PROBLEM »
Find every line containing the word "between" and report the count, nothing more.

Records from a dataset
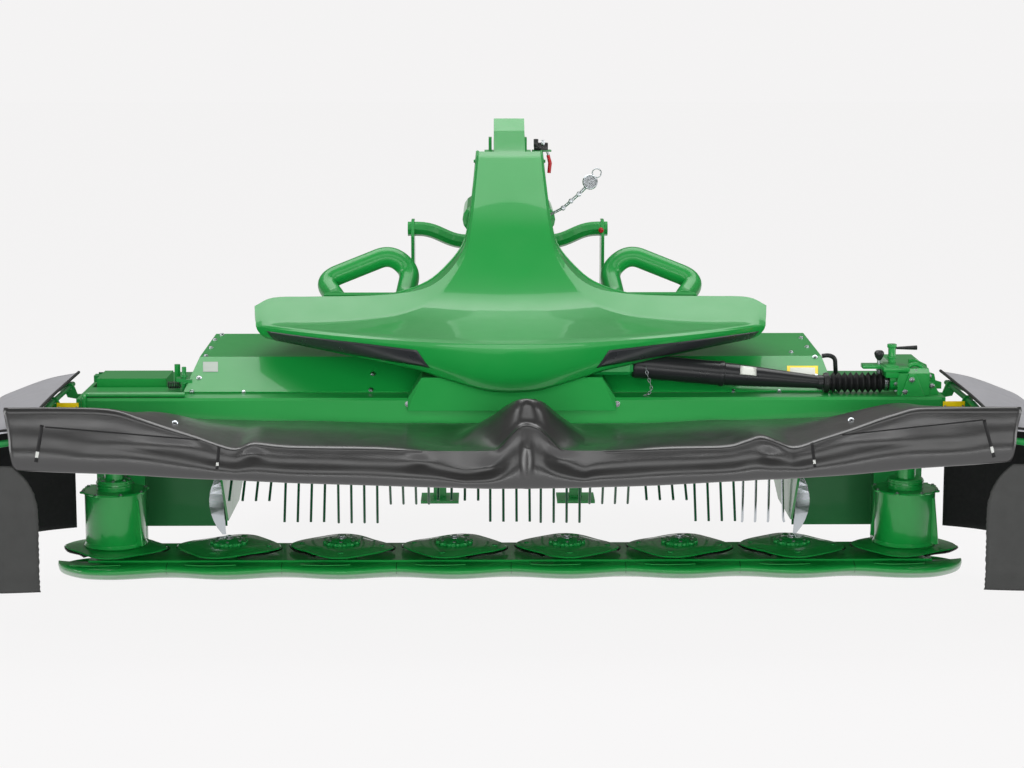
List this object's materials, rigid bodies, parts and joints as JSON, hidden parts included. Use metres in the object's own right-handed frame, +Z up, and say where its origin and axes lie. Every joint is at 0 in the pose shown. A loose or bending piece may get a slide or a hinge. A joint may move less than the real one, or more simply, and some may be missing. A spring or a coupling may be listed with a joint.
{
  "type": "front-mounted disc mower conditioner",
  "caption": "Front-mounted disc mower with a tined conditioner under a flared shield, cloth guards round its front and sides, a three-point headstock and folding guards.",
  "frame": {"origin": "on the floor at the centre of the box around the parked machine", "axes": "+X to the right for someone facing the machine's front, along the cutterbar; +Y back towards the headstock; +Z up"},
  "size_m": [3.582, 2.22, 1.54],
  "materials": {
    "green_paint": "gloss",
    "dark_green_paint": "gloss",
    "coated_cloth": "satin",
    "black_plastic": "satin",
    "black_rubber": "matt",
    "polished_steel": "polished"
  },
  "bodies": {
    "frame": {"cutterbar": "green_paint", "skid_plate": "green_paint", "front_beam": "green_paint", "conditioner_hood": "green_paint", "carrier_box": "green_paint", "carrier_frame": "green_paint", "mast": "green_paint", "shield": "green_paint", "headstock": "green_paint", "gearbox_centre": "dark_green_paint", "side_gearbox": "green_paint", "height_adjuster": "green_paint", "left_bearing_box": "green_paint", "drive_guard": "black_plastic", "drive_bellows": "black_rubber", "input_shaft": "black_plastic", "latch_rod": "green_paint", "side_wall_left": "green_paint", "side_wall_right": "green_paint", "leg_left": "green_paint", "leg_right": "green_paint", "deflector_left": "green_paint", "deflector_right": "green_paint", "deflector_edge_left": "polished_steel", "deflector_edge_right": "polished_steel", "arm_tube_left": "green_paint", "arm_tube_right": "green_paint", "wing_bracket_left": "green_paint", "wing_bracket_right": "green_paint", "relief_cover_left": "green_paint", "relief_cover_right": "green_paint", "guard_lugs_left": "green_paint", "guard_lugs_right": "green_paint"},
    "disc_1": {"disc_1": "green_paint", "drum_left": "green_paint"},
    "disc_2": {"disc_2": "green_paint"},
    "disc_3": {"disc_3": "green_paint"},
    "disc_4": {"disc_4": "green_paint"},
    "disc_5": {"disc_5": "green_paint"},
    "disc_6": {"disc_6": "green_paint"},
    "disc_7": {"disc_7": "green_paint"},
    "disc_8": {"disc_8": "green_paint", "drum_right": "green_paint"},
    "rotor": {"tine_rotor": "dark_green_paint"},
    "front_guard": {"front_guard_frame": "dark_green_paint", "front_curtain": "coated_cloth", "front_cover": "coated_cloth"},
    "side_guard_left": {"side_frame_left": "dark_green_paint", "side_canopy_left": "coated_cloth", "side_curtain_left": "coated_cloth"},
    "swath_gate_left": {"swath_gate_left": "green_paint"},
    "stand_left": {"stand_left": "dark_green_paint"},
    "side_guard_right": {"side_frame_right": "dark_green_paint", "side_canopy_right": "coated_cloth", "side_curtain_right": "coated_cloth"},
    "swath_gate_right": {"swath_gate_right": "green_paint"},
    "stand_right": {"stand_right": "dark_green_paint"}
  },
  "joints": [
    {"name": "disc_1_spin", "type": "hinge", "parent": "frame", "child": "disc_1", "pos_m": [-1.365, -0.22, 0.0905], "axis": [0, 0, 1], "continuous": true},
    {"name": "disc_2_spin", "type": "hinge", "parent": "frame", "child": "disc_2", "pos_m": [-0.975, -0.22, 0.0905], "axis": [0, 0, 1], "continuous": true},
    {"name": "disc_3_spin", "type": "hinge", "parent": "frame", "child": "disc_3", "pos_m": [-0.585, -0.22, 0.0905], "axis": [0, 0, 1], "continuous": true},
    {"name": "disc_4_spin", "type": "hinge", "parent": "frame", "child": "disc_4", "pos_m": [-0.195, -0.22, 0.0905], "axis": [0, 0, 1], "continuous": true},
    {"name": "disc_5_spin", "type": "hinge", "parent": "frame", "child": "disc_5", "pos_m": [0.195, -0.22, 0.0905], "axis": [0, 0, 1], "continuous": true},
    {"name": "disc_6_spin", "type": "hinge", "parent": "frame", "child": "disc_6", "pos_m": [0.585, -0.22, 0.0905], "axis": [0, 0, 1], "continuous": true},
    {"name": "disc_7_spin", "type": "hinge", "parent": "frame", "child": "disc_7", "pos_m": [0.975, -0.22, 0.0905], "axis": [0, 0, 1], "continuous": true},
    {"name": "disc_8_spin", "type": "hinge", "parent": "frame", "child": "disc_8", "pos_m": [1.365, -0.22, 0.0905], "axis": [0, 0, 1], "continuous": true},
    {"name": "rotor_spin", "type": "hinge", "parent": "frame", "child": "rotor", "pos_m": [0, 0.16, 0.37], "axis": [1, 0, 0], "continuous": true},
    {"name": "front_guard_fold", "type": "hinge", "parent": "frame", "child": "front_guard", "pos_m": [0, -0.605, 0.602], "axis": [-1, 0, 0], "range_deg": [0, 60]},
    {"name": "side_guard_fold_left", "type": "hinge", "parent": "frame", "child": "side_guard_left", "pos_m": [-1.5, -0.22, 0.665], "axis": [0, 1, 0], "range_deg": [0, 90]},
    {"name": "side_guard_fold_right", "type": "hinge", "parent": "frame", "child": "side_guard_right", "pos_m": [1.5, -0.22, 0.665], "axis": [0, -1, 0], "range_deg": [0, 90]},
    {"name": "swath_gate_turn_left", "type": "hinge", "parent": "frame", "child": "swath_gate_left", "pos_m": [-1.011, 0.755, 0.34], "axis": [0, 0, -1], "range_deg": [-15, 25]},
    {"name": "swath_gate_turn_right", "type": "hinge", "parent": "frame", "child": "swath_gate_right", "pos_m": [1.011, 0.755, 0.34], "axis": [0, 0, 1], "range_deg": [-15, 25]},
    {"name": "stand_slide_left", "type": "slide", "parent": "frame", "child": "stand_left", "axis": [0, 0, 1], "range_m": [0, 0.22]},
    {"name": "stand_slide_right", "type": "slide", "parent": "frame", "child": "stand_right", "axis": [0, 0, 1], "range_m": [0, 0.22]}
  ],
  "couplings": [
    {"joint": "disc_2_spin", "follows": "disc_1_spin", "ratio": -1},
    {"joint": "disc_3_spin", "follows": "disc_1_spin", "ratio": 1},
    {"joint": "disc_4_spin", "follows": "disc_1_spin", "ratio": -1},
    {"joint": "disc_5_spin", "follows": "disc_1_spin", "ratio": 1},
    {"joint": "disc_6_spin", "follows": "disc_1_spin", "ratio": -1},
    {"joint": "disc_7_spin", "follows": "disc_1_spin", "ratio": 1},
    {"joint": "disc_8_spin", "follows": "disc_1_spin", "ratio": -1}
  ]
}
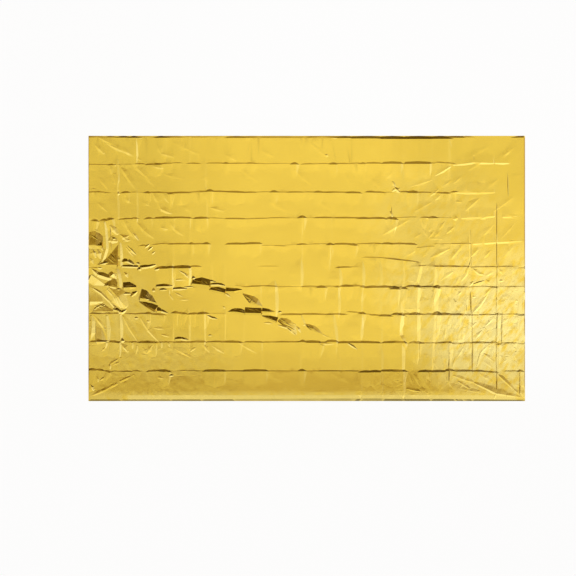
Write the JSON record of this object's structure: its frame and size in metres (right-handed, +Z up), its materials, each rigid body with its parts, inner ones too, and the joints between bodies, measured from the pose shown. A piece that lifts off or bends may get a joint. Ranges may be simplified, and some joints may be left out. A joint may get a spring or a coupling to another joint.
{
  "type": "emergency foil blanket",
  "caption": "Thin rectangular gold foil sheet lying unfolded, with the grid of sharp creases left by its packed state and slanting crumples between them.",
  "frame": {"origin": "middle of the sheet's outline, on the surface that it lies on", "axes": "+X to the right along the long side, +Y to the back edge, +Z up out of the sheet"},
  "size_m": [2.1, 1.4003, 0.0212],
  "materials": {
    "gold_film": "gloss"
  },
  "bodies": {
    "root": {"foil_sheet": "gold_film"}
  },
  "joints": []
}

FINAL ANSWER »
2